“You have to take a personal interest in making your community beautiful,” says Kaitlyn Done. “You need to take the initiative and say, ‘This is what’s going on in my community – and this is what I want to change.’”
Kaitlyn knows firsthand the satisfaction that comes when you seize an opportunity to lead – and the ways a community benefits when a positive vision is transformed into action.
The 19-year-old Spelman College sophomore was awarded an Aspen Young Leaders Fellowship for 2018-19, joining the first cohort of youth from the Delta region of Mississippi and Arkansas to be part of the program.
Over the course of their 10-month fellowship, Kaitlyn and her colleagues learned that the power to affect change in their communities lies within themselves – in understanding their passions, developing and testing ideas, and learning how to bring them to life as emerging leaders.
That’s the goal of the fellowship, which the Aspen Institute designed as a place-based initiative co-created with local communities to develop purpose-driven leaders.
The program works with young adults ages 18-22 in Coahoma County, Mississippi, Phillips County, Arkansas and surrounding areas of the Delta. Aspen cohorts reflect the demographic makeup of the youth most marginalized from opportunity.
In the Delta, most fellows are Black and some are Latinx. Many are college bound or enrolled in vocational programs. Aspen also encourages applicants who are not in school or the workforce but have demonstrated the talent and potential to lead.
“We’re working with youth who have been distanced from opportunity,” says John Dugan, executive director of youth leadership programs with the Aspen Institute. “When I see the Delta, I see all of this rich talent, all of this entrepreneurial spirit, compassion for people, but it's often untapped.”
Aspen worked intentionally with community leaders and youth to design a program addressing the unique challenges facing young people in the Delta. The region is one of the country’s most impoverished and race has historically been a major barrier to opportunity.

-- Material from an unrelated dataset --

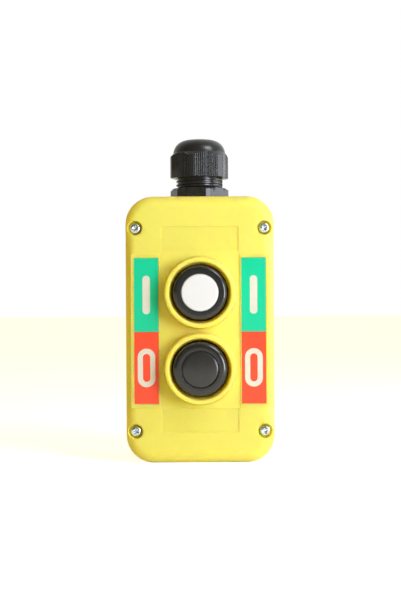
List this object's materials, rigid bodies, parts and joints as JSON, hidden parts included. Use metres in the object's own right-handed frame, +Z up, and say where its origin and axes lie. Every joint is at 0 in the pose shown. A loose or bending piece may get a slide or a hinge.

“We didn't want to be part of the history of the Delta of outsiders coming in and bringing solutions and retrofitting them to perceived problems,” says John. “We wanted to co-create a solution and co-create opportunity for young people in the Delta.”
The Walton Family Foundation supports Aspen’s Delta fellowship program as part of our work to improve quality of life in the region. It reflects our core value of being rooted in the communities we serve – and our belief that those closest to the challenge are closest to the solution. For almost 30 years, the foundation has invested in education and youth development in the Delta.

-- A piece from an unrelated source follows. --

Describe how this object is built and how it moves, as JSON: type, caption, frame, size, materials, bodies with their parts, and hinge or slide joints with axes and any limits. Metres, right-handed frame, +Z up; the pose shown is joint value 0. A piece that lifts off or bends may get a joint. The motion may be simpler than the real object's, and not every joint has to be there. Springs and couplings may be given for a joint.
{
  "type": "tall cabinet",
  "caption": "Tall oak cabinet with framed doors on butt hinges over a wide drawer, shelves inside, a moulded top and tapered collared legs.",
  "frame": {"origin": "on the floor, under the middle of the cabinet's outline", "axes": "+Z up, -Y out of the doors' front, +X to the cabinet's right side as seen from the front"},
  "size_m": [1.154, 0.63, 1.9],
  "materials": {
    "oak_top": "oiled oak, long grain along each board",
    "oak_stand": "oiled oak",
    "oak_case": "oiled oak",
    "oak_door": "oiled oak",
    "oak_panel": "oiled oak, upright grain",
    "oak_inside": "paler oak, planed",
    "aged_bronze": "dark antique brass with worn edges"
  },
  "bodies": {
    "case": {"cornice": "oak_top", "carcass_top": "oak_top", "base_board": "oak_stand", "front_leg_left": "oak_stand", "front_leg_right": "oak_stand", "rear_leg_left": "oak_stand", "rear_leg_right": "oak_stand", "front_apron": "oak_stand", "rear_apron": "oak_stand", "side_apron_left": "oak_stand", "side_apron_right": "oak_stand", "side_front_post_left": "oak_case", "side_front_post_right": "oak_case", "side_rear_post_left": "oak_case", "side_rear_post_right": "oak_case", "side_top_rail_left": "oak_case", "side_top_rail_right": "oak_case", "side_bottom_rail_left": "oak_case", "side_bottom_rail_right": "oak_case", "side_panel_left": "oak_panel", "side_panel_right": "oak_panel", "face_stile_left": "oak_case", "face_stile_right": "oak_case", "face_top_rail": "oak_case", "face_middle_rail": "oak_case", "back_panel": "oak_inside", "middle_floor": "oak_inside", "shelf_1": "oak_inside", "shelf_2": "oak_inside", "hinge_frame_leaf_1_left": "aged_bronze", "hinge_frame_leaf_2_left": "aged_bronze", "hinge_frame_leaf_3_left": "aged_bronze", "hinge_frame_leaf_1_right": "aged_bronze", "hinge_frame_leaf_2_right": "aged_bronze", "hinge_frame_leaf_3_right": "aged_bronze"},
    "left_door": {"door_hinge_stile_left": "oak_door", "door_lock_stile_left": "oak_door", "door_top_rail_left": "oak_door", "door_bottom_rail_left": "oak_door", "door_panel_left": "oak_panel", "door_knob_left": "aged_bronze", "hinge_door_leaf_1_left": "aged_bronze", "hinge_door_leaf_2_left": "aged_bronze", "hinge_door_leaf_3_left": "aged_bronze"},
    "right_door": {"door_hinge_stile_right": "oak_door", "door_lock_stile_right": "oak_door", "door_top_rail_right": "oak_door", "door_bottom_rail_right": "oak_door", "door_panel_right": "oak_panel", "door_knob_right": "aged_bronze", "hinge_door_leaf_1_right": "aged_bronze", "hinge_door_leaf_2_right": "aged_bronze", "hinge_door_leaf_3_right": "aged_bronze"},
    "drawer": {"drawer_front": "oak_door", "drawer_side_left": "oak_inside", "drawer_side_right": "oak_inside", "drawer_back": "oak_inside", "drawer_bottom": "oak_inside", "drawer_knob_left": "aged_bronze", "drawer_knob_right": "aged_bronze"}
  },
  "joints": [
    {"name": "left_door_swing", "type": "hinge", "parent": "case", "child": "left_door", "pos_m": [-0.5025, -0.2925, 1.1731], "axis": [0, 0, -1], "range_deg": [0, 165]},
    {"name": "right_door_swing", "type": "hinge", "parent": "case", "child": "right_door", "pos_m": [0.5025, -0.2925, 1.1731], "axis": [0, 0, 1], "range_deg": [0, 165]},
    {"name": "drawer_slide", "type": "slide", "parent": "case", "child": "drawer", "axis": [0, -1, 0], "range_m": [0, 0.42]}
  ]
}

One of the messages the Aspen Institute took to heart in its brainstorming with Delta leaders: the region’s young people needed support beyond completion of a one-year fellowship.
The result? The fellowship program now extends over five years. Fellows take one year of intensive training, which includes a paid internship, and then receive four years of additional targeted support and mentoring to help them complete college degrees, prepare resumes, find jobs and achieve life goals.
“Aspen wanted this to be a grassroots program that helped students learn the needs that exist in their communities,” says Karen Woods-Done, Kaitlyn’s mother, and director of student engagement at Coahoma Community College. “The support they are receiving will be life transformational for these students.”
For Kaitlyn, the fellowship was a once-in-a-lifetime opportunity. She and the other members of her cohort completed 150 hours of seminars, studying the works of Black authors like James Baldwin and philosophers ranging from Aristotle to Machiavelli. The fellowship included a road trip to New Orleans, where they met with community activists and artists, as well as New Orleans Mayor LaToya Cantrell.
In addition, Aspen fellows have access to virtual tutoring and receive monthly coaching and social-emotional support to address any personal challenges they are facing.
“We're helping them identify their own philosophy of leadership and the type of impact they want to have on their community,” says Ana Rossetti, deputy director of the fellowship program. “And then we're building skills on how to work effectively in teams and manage projects.”
Kaitlyn’s cohort culminated with the production of a cultural event that featured paintings, drawings, comedy, spoken word, drama and music created and performed by Delta youth. The event also included a voter registration drive.
“I have never before had someone say to me, ‘You’re in charge. It’s your project. It’s what you want it to be,'” says Kaitlyn, a graduate of Lake Cormorant High School. “I felt very empowered by that.”
The Delta fellows wanted to break down barriers between Black and white residents of the Delta, to celebrate unheard voices and elevate positive messages about the region’s vibrant culture.
“We wanted to raise up young people who are not in government or leadership positions, but who also deserve to have a say in making their community beautiful,” Kaitlyn says. “We wanted to inspire them to channel their energy and emotion, to show that we love our community for what it is and what we want it to be.”
The event was held at the New Roxy Theater in Clarksdale’s New World District, which during segregation was the main commercial and cultural street for the city’s Black residents.
“One of the most beautiful things about that event was the diversity of the audience. It wasn’t just a Black audience,” says Karen.
“There is still very much a racial divide in the Delta, but this event brought in people from all backgrounds. These young people worked hard to break down racial barriers and showcase the talent that exists in our community.”